A Strong Egypt, As Trump Knows, Is a Strong Middle East

Egypt's Sisi
President Abdel Fattah el-Sisi walks during the opening ceremony of the new Suez Canal expansion including a new 22-mile channel on August 6, 2015 in Suez, Egypt. David Degner/Getty

"Mabruk" is a common word in Arabic used to greet good news, though in the Middle East recently this has been in scarce supply. However, President Donald Trump's recent visit to the Middle East had many in the region feeling a sense of optimism.

Perhaps surprising given the president's overtly hostile words on the campaign trail against Islam especially, and in the enactment of the travel ban aimed at Arabs in particular. Nevertheless, while many in the region were left unable to visit America, President Trump's visit to the Middle East in May left many feeling positive, and especially in Saudi Arabia with his hosts very literally rolling out the red carpet. Though perhaps more surprising still, is that one country most buoyed by his first foreign trip was a country he did not actually visit—Egypt.

The reason for their optimism? The end of the perceived American abandonment of its traditional Middle Eastern allies. A change that could have not come a moment later. With Syria devastated by years of civil war, Iran forging ahead with its plan for regional dominance, and the gradual erosion of Lebanon's sovereignty by Hezbollah, the Arab world—or more specifically the Sunni world—watched in apprehension as the ominous clouds of Iran and its proxy armies loomed on the horizon, eager to fill the vacuum caused by the seemingly imminent fall of the Islamic State.

For Egypt, and Saudi Arabia, there were early signs of encouragement. Saudi Crown Prince Mohammad Bin Salman was an early visitor to the White House, as was Egyptian President Fattah Al-Sisi. While the previous incumbent at 1600 Pennsylvania Avenue had refused to host President Sisi, Trump notably invited him to visit in his first 100 days in office.

Furthermore, having regarded President Sisi's leadership of Egypt as illegitimate, the Obama administration noticeably cooled relations with Cairo, and did not intervene in support of former Egyptian President Hosni Mubarak, a staunch U.S. ally for three decades.

In contrast, President Trump's desire to forge warm ties with the Sisi government was evident in the Egyptian president's early invitation to the White House, and subsequent remarks at the press conference where President Trump warmly praised his Egyptian counterpart, calling him a "great friend and ally."

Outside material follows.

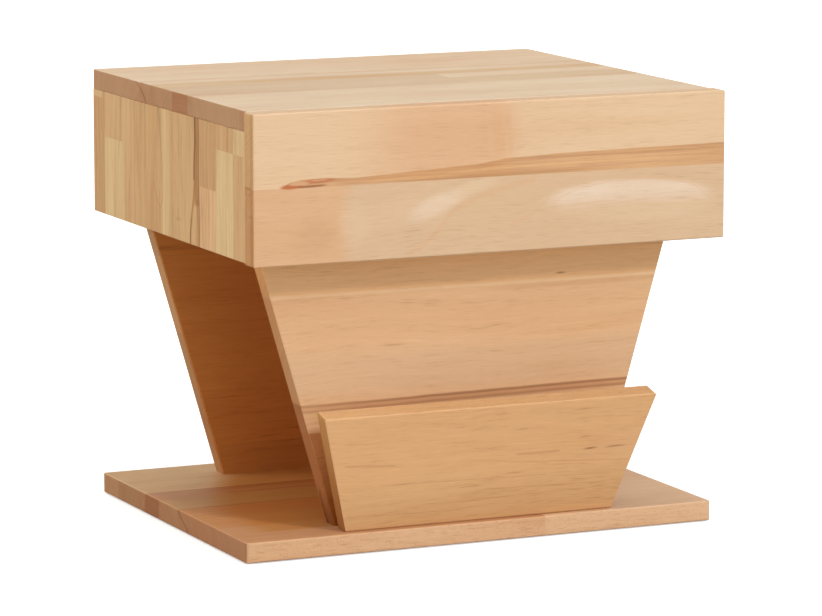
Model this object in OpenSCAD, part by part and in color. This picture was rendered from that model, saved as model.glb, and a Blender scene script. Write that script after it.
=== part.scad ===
// Bedside cabinet in solid beech: a drawer box on a tapered two-panel stand,
// with a leaning magazine pocket in front of the stand and a flat base plate.
// Millimetres. +X is to the right, -Y is the front and +Z is up.
// The origin is the middle of the cabinet's outline, on the floor.

/* [Box] */
// Width of the drawer front and of the base plate
front_w = 450; // [440:2:480]
// Width of the top panel across the two sides
carcass_w = 442; // [432:2:442]
// Depth of the top panel and the sides
carcass_d = 372; // [350:1:400]
// Height of the box, from the underside of the sides to the top
box_h = 131; // [125:1:160]
// Thickness of the boards of the carcass, stand and base
board_t = 18; // [16:1:20]
// Thickness of the drawer front
front_t = 20; // [18:1:22]
// Gap between the closed drawer front and the carcass
parting_gap = 1; // [0.8:0.1:2]
// Distance from the drawer front to the floor panel, for the fingers
finger_gap = 28; // [20:1:30]

/* [Stand] */
// Height of the stand panels
stand_h = 241; // [200:1:300]
// Half width of the stand panels at the base plate
stand_low = 127; // [110:1:130]
// Half width of the stand panels under the box
stand_high = 197.5; // [150:0.5:200]
// Distance from the front of the cabinet to the front stand panel
stand_inset = 56.5; // [56.5:0.5:70]
// Clear space between the front and the rear stand panels
stand_space = 238; // [200:1:245]

/* [Base] */
// Depth of the base plate
base_d = 347; // [340:1:360]
// Distance from the front of the cabinet to the base plate
base_inset = 20; // [16:1:24]
// Height of the glides below the base plate
glide_h = 1; // [0.6:0.1:2]

/* [Magazine pocket] */
// Lean of the pocket front from the vertical
pocket_lean = 14.5; // [10:0.5:14.5]
// Height of the front face's top edge above the base plate
pocket_h = 106; // [80:1:106]
// Half width of the pocket front at the base plate
pocket_low = 129; // [110:0.5:130]
// Sideways growth of the pocket front for each millimetre of height
pocket_flare = 0.296; // [0.2:0.001:0.3]
// Distance from the front of the cabinet to the foot of the pocket front
pocket_inset = 27.5; // [27.5:0.5:29]

/* [Drawer] */
// Height of the drawer's sides
drawer_h = 72; // [60:1:74]
// Depth of the drawer box behind its front
drawer_d = 314; // [306:1:320]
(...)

Moreover, the seismic geostrategic shift in the region in the aftermath of the fallout between Saudi Arabia, the United Arab Emirates, Egypt and Bahrain, with Qatar—accused of funding terrorism—has not only isolated Qatar, but has again shone a spotlight on Iran's funding of terrorism and its role as an acknowledged destabilizing force in the region.

It is no surprise that President Trump pivoted towards Egypt for assistance in understanding and navigating the crisis. In a phone call with the Egyptian leader on July 5, the U.S. president urged all parties to resolve the diplomatic crisis, while adopting demands consistent with Egyptian policy under President Sisi: ceasing the financing of terror and discrediting "extremist ideology."

There is not enough being done to meet the late President Anwar Sadat's call to break down the barriers between the people of Egypt and Israel, a crucial ingredient in achieving lasting peace. But make no mistake, Egypt is a strategic ally for the U.S., and a strategic ally for Israel, too. Egypt's relationship with Israel has never been stronger at both the military and intelligence level. The Trump administration's renewed relationship with the Egyptian leadership reflects an awareness of the role that Egypt plays in the region and its centrality to maintaining regional security.

As the sun rises on a new day for the Middle East, the international community must understand that a stable and prosperous Egypt is a stable and prosperous region. Just as the Nile was the ancient patron of plenty, today, Egypt's well-being is the region's well-being.

Egypt stands—as it did in the days of the pharaohs—as the gateway to Africa. It stands up to the Muslim Brotherhood's extreme teachings and support for terror. It is bravely fighting Islamic State cells in the Sinai Peninsula. And it has taken a firm stand against Hamas, the Palestinian terror group which continues to hold the Gaza Strip and its 1.5 million inhabitants hostage.

And while for many conservatives it will seem strange, the security of Egypt is a strategic interest of the U.S. and of Israel too. The Trump administration which champions the "America First" mantra, and the strong bonds with Israel, has wisely realized a strong Egypt benefits all of us.

Ambassador Ron Prosor is the Abba Eban Chair of International Diplomacy at the Interdisciplinary Center IDC Herzliya. He is also a former Permanent Representative of Israel to the United Nations, a former Israeli Ambassador to the United Kingdom and a former Director General of the Israeli Ministry of Foreign Affairs.